START PROVIDED MATERIAL
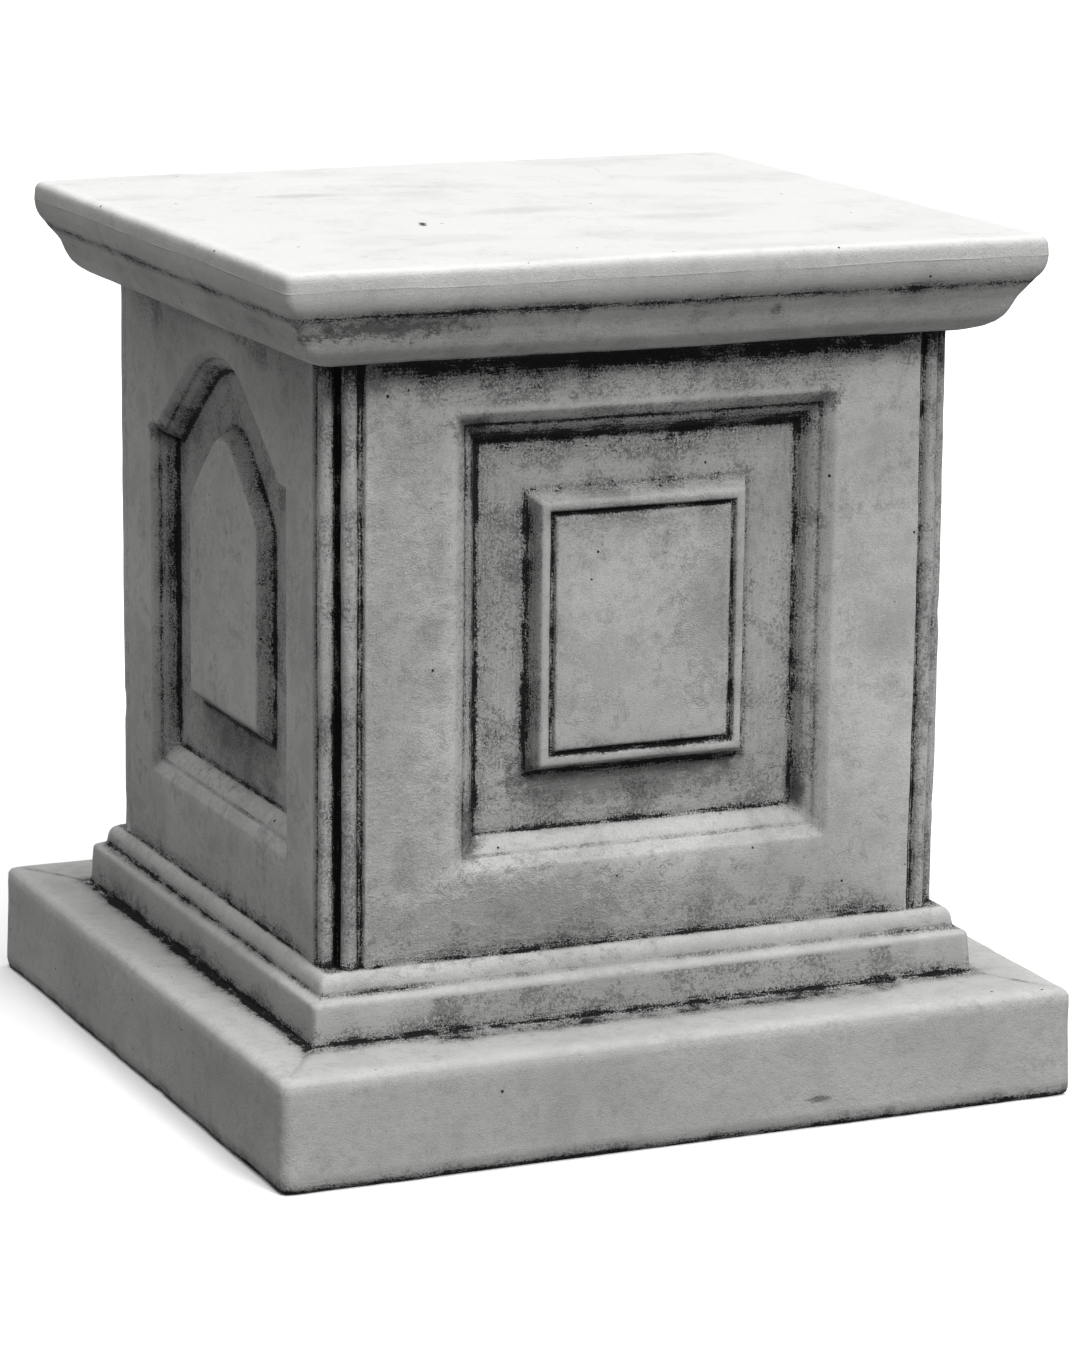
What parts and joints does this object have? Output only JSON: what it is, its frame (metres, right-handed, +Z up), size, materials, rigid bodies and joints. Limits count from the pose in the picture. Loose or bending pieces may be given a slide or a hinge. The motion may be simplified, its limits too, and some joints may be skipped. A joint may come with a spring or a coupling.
{
  "type": "pedestal",
  "caption": "Low square garden pedestal in cast stone: moulded cap with a rounded edge, panelled die with reeded corners, moulded base on a plain plinth.",
  "frame": {"origin": "centre of the underside, on the ground", "axes": "+Z up the pedestal; -Y is the rectangular-panelled front face, -X the arched-panelled face at its left"},
  "size_m": [0.38, 0.38, 0.3865],
  "materials": {
    "cast_stone": "matt cast stone with a dark wash rubbed into the hollows"
  },
  "bodies": {
    "root": {"cast_pedestal": "cast_stone"}
  },
  "joints": []
}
END PROVIDED MATERIAL
- _SHORT EXERCISE_
Of the lines above, copy each that contains "frame".

- _RESULT OF THE TASK_
What parts and joints does this object have? Output only JSON: what it is, its frame (metres, right-handed, +Z up), size, materials, rigid bodies and joints. Limits count from the pose in the picture. Loose or bending pieces may be given a slide or a hinge. The motion may be simplified, its limits too, and some joints may be skipped. A joint may come with a spring or a coupling.
  "frame": {"origin": "centre of the underside, on the ground", "axes": "+Z up the pedestal; -Y is the rectangular-panelled front face, -X the arched-panelled face at its left"},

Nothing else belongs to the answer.